Debbie Gregory joins John Peel to share her holiday nightmare....
 Alex and Kate Gregory |
Debbie her husband Phillip and their two children Alex and Kate were off to the Greek islands. Thirty hours later they finally set off to their destination....
The guy in the queue next to us and his family were about to check in and they were told they couldn’t fly because their little girl’s passport was out of date. We instinctively checked our own passports, only to find that Alex’s passport was out of date too.
My husband and daughter checked in and off they went. Alex and I rushed home, got his birth certificate and tried to get a new passport.
By the time I’d got a neighbour to sign the passport photos and got to Petit France, it was a quarter past nine in the morning. I just barged my way to the front of the queue and cried, " My family’s all gone on holiday and I desperately need a passport for my son." So they showed us to the front and we had a passport by 10:30 am.

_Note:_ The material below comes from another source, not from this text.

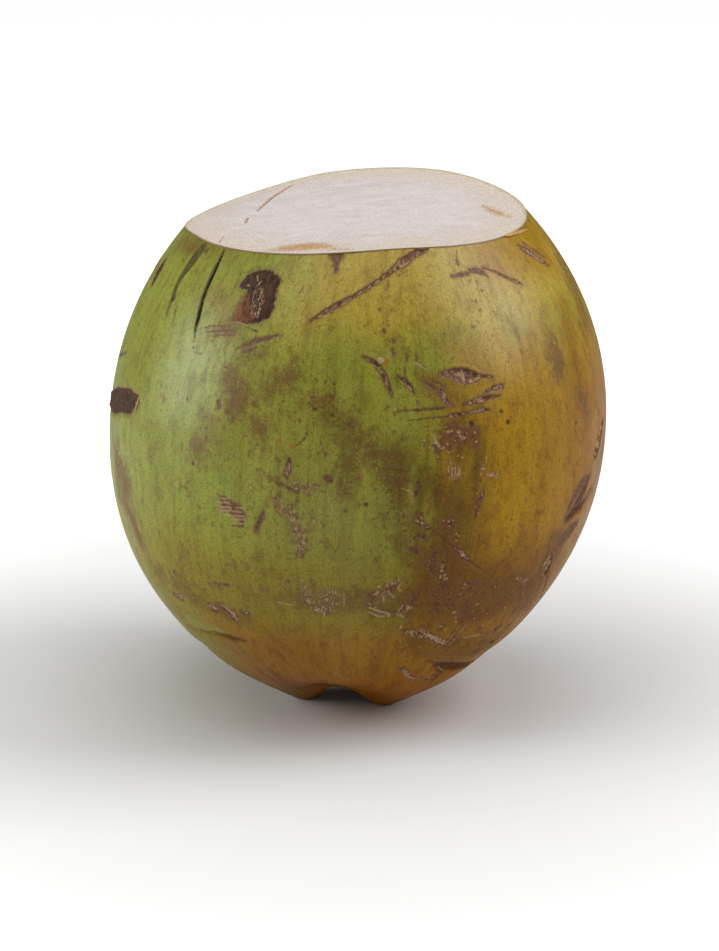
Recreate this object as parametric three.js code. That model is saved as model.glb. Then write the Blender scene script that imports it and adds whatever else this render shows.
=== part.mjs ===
// A green drinking coconut, standing on its stem end, with its crown sliced off.
// One grown piece: a plump husk with three faint ridges, which end below in three toes
// round the pit that the stem left. Millimetres, +Z up, -Y is the front.
// The origin is on the surface that it stands on, under the middle of its widest level.
import * as THREE from "three";

// The husk's long outline: a pointed oval, with its own reach and bluntness above and below.
const HALF_WIDTH = 82.5;
const WIDEST_Z = 94;
const BASE_REACH = 101.9; // from the widest level down to the tip that the pit and toes replace
const CROWN_REACH = 101.9; // from the widest level up to the tip that the slice removes
const BASE_POINT = 1.64; // how sharply the outline narrows near each tip; 1 is round
const CROWN_POINT = 1.3;
const BASE_BLUNT = 0.89; // how soon it turns in from the widest level; 1 is round
const CROWN_BLUNT = 0.98;
const LEAN = 0.026; // sideways, per millimetre of height

// The three carpels: ridges on the flanks, toes below, and notches between the toes.
const NOTCH_AZIMUTH = THREE.MathUtils.degToRad(-12); // from the front, positive to the right
const GIRTH_LOBES = -0.009; // share of the radius, at the widest level
const BASE_LOBES = 0.101; // the same at the stem end
const PIT_DEPTH = 14.5;
const PIT_RADIUS = 12;
const NOTCH_DEPTH = 7.2;
const NOTCH_RADIUS = 20.2;
const NOTCH_SPREAD = 15.2;
const NOTCH_FADE = 5; // the notches die out within this distance of the pit's middle

// The collar: three broad sepals covered the husk up to these arcs, and left it drawn in.
const COLLAR_Z = 25; // the arcs' ends, on the ridges
const COLLAR_ARCH = 12; // and how much higher their middles are, over the notches
const COLLAR_STEP = 1.3; // how deep the husk is drawn in at the ridges
const COLLAR_SOFTNESS = 1.2;

// Below the collar each ridge is pinched into a crest.
const CREST_HEIGHT = 1.6;
const CREST_WIDTH = THREE.MathUtils.degToRad(13);
const CREST_Z = 15;
const CREST_SPREAD = 9;

// The slice: one broad cut that rises to the right and the back, and two shallower strokes
// that take off its left and right ends.
const SLICE_Z = 168; // on the origin's axis
const SLICE_RISE_RIGHT = 0.092;
const SLICE_RISE_BACK = 0.0875;
const STROKES = [
  { azimuth: THREE.MathUtils.degToRad(-123), start: 35.9, fall: 0.211, roll: 5.5 }, // left and back
  { azimuth: THREE.MathUtils.degToRad(78.5), start: 23.3, fall: 0.216, roll: 11.4 }, // right
];
const SLICE_CENTRE = new THREE.Vector2(1, -4);

// The mesh: columns round the fruit, and rings from the pit to the rim and in over the slice.
const COLUMNS = 72;
const FLANK_RINGS = 46;
const SLICE_RINGS = 9;

const HUSK_GREEN = 0x8c8f45;

// A ramp that is 0 before its start and rises 1 for 1 after it, rounded over `roll`.
function softRamp(distance, roll) {
  return (distance + Math.sqrt(distance * distance + roll * roll)) / 2;
}

// How far a place is inside a notch's sector: 1 in a notch's middle, 0 over a ridge.
function notchShare(azimuth) {
  return 0.5 + 0.5 * Math.cos(3 * (azimuth - NOTCH_AZIMUTH));
}

// Height of the sliced face above a place.
function sliceHeight(x, y) {
  let z = SLICE_Z + SLICE_RISE_RIGHT * x + SLICE_RISE_BACK * y;
  for (const { azimuth, start, fall, roll } of STROKES) {
    const outward = x * Math.sin(azimuth) - y * Math.cos(azimuth);
    z -= fall * softRamp(outward - start, roll);
  }
  return z;
}

// How far the sepals drew the husk in at this height: most at the ridges, and hardly in the middle.
function collarStep(z, azimuth) {
  const share = notchShare(azimuth);
  const edge = COLLAR_Z + COLLAR_ARCH * share;
  return (COLLAR_STEP * (1 - share)) / (1 + Math.exp((z - edge) / COLLAR_SOFTNESS));
}

// How far a ridge's crest stands out at this height.
function crestHeight(z, azimuth) {
  const fromRidge = Math.acos(-Math.cos(3 * (azimuth - NOTCH_AZIMUTH))) / 3;
  const along = (z - CREST_Z) / CREST_SPREAD;
  return CREST_HEIGHT * Math.exp(-((fromRidge / CREST_WIDTH) ** 2) - along ** 2);
}

// A place on the grown husk. The polar angle is 0 at the pit and a right angle at the widest level.
function huskPoint(polar, azimuth) {
  const below = polar < Math.PI / 2;
  const point = below ? BASE_POINT : CROWN_POINT;
  const blunt = below ? BASE_BLUNT : CROWN_BLUNT;
  const reach = below ? -BASE_REACH : CROWN_REACH;
  let z = WIDEST_Z + reach * Math.abs(Math.cos(polar)) ** blunt;

  const down = Math.max(0, (WIDEST_Z - z) / BASE_REACH);
  const lobes = GIRTH_LOBES + (BASE_LOBES - GIRTH_LOBES) * down ** 2;
  const ridge = Math.cos(3 * (azimuth - NOTCH_AZIMUTH));
  let radius = HALF_WIDTH * Math.sin(polar) ** point * (1 - lobes * ridge);

  if (below) {
    const fade = radius ** 2 / (radius ** 2 + NOTCH_FADE ** 2);
    const groove = fade * Math.exp(-(((radius - NOTCH_RADIUS) / NOTCH_SPREAD) ** 2));
    z += PIT_DEPTH * Math.exp(-((radius / PIT_RADIUS) ** 3));
    z += NOTCH_DEPTH * notchShare(azimuth) * groove;
    radius += fade * (crestHeight(z, azimuth) - collarStep(z, azimuth));
  }
  return new THREE.Vector3(
    radius * Math.sin(azimuth) + LEAN * (z - WIDEST_Z),
    -radius * Math.cos(azimuth),
    Math.max(0, z), // the toes are flat where they bear on the surface
  );
}

// The polar angle at which the slice meets the husk, by halving.
function rimPolar(azimuth) {
  let low = Math.PI / 2;
  let high = Math.PI;
  while (high - low > 1e-6) {
    const middle = (low + high) / 2;
    const place = huskPoint(middle, azimuth);
    if (place.z < sliceHeight(place.x, place.y)) low = middle;
    else high = middle;
  }
  return low;
}

// A closed lathe form with the rings that the husk needs. Its own outline doesn't matter,
// because every vertex then moves to its place on the flank or on the sliced face.
function coconutGeometry() {
  const rings = FLANK_RINGS + SLICE_RINGS;
  const outline = [];
  for (let ring = 0; ring <= rings; ring++) {
    outline.push(new THREE.Vector2(Math.sin((Math.PI * ring) / rings), ring));
  }
  const geometry = new THREE.LatheGeometry(outline, COLUMNS);
  const position = geometry.getAttribute("position");
  for (let column = 0; column <= COLUMNS; column++) {
    const azimuth = (2 * Math.PI * (column % COLUMNS)) / COLUMNS;
    const polar = rimPolar(azimuth);
    const rim = huskPoint(polar, azimuth);
    for (let ring = 0; ring <= rings; ring++) {
      let place;
      if (ring === 0) {
        place = huskPoint(0, 0);
      } else if (ring <= FLANK_RINGS) {
        place = huskPoint((polar * ring) / FLANK_RINGS, azimuth);
      } else {
        const inward = (ring - FLANK_RINGS) / SLICE_RINGS;
        const flat = new THREE.Vector2(rim.x, rim.y).lerp(SLICE_CENTRE, inward);
        place = new THREE.Vector3(flat.x, flat.y, sliceHeight(flat.x, flat.y));
      }
      position.setXYZ(column * (rings + 1) + ring, place.x, place.y, place.z);
    }
  }
  geometry.computeVertexNormals();
  return geometry;
}

const coconut = new THREE.Mesh(
  coconutGeometry(),
  new THREE.MeshStandardMaterial({ color: HUSK_GREEN, roughness: 0.5, metalness: 0 }),
);
coconut.name = "coconut";

const part = new THREE.Group();
part.add(coconut);

export default part;
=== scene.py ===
# %% [markdown]
# # A green drinking coconut
# The fruit stands on its stem end with its crown sliced off, ready for a straw. This script
# loads the solid model as a fixed frame, grows a finer husk with the same form round it, and
# gives it its waxy skin, its scars and the pale fibres of the slice. Lengths are in metres.

# %% Load the frame
import math
import random

import bmesh
import bpy
import numpy as np
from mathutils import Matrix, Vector, noise
from mathutils.bvhtree import BVHTree


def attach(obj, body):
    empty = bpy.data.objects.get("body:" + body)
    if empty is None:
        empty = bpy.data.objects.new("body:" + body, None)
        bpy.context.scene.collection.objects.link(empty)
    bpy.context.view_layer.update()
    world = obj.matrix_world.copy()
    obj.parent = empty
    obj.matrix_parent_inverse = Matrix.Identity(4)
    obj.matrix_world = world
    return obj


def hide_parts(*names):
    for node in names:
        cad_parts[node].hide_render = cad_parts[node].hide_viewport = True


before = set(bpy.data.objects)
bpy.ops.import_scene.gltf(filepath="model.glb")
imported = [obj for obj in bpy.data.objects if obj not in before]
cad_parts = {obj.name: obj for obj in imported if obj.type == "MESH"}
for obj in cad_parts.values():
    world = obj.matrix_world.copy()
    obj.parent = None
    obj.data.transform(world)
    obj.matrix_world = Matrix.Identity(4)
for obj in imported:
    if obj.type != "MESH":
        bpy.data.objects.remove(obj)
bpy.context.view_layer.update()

MM = 0.001

# %% [markdown]
# ## The camera
# The picture is 719 by 951 pixels. The eye is a little above the fruit and 0.9 m from it, so
# the lens is a short telephoto. The two shifts slide the picture without turning the camera.

# %% Camera
FRAME_WIDTH, FRAME_HEIGHT = 719, 951
EYE_DISTANCE = 0.9
EYE_ELEVATION = math.radians(15)
LOOK_AT = Vector((0, 0, 0.0816))
LOOK_AT_PIXEL = (356.6, 459.7)
PIXEL_SPAN = 0.333 * MM  # what one pixel spans at LOOK_AT
SENSOR = 36  # millimetres, along the picture's long side

TO_EYE = Vector((0, -math.cos(EYE_ELEVATION), math.sin(EYE_ELEVATION)))
PICTURE_RIGHT = Vector((1, 0, 0))
PICTURE_UP = Vector((0, math.sin(EYE_ELEVATION), math.cos(EYE_ELEVATION)))
EYE = LOOK_AT + EYE_DISTANCE * TO_EYE


def place_object(name, data):
    """A new object in the scene, with a camera's, a light's or a mesh's data."""
    made = bpy.data.objects.new(name, data)
    bpy.context.collection.objects.link(made)
    return made


camera_data = bpy.data.cameras.new("camera")
camera_data.sensor_width = SENSOR
camera_data.lens = SENSOR * EYE_DISTANCE / (PIXEL_SPAN * FRAME_HEIGHT)
camera_data.shift_x = (FRAME_WIDTH / 2 - LOOK_AT_PIXEL[0]) / FRAME_HEIGHT
camera_data.shift_y = (LOOK_AT_PIXEL[1] - FRAME_HEIGHT / 2) / FRAME_HEIGHT
camera = place_object("camera", camera_data)
camera.location = EYE
camera.rotation_euler = (-TO_EYE).to_track_quat("-Z", "Y").to_euler()
bpy.context.scene.camera = camera
print("lens", round(camera_data.lens, 1), "mm")

# %% [markdown]
# Later steps need to know where a pixel of the picture falls on the fruit, so one function
# gives the direction in which the eye sees it.

# %% The eye's rays
def pixel_ray(x, y):
    """The direction in which the eye sees a pixel."""
    across = (x - LOOK_AT_PIXEL[0]) * PIXEL_SPAN * PICTURE_RIGHT
    up = (LOOK_AT_PIXEL[1] - y) * PIXEL_SPAN * PICTURE_UP
    return (across + up - EYE_DISTANCE * TO_EYE).normalized()


# %% [markdown]
# ## The husk's form
# A coconut grows from three carpels. They leave three faint ridges on the flanks, and at the
# stem end three toes round the pit of the stem. The form is a pointed oval of revolution that
# these lobes bend, so each place on it follows from two angles: the polar angle from the pit,
# and the azimuth from the front. A machete has taken the crown off in one broad cut and two
# shallow strokes. These sizes are the solid model's own.

# %% The form as formulas
HALF_WIDTH = 82.5 * MM
WIDEST_Z = 94 * MM
BASE_REACH, CROWN_REACH = 101.9 * MM, 101.9 * MM
BASE_POINT, CROWN_POINT = 1.64, 1.3
BASE_BLUNT, CROWN_BLUNT = 0.89, 0.98
LEAN = 0.026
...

When we got to Heathrow, there happened to be a British Airways strike that day. So we were told that we had to fly to Athens and take an internal flight to Lemnos. I did another barge to the front of the queue and this time one woman behind me reprimanded me. At which point I burst into floods of tears and completely lost it. Three British Airways people swept down on me and issued me with tickets. We then had 20 minutes to get from the ticket place to the aeroplane.
The one interesting thing that happened in Heathrow, was that we bumped into the chap and his daughter who had been kicked off the same flight as we had. They were on the same flight to Athens as we were, which was fantastic. We arrived at Athens at five o’clock local time. ... we were told there was a flight at five o’clock the following morning.. Terry took matters into his own hands and returned with a boarding card, having done a deal, which meant that we pretended that our 2 children were under 2 and classified as infants that would sit on our laps..
When we finally arrived at Lemnos, 30 hours later, Terry’s wife was standing there with a placard reading "Welcome, welcome, welcome."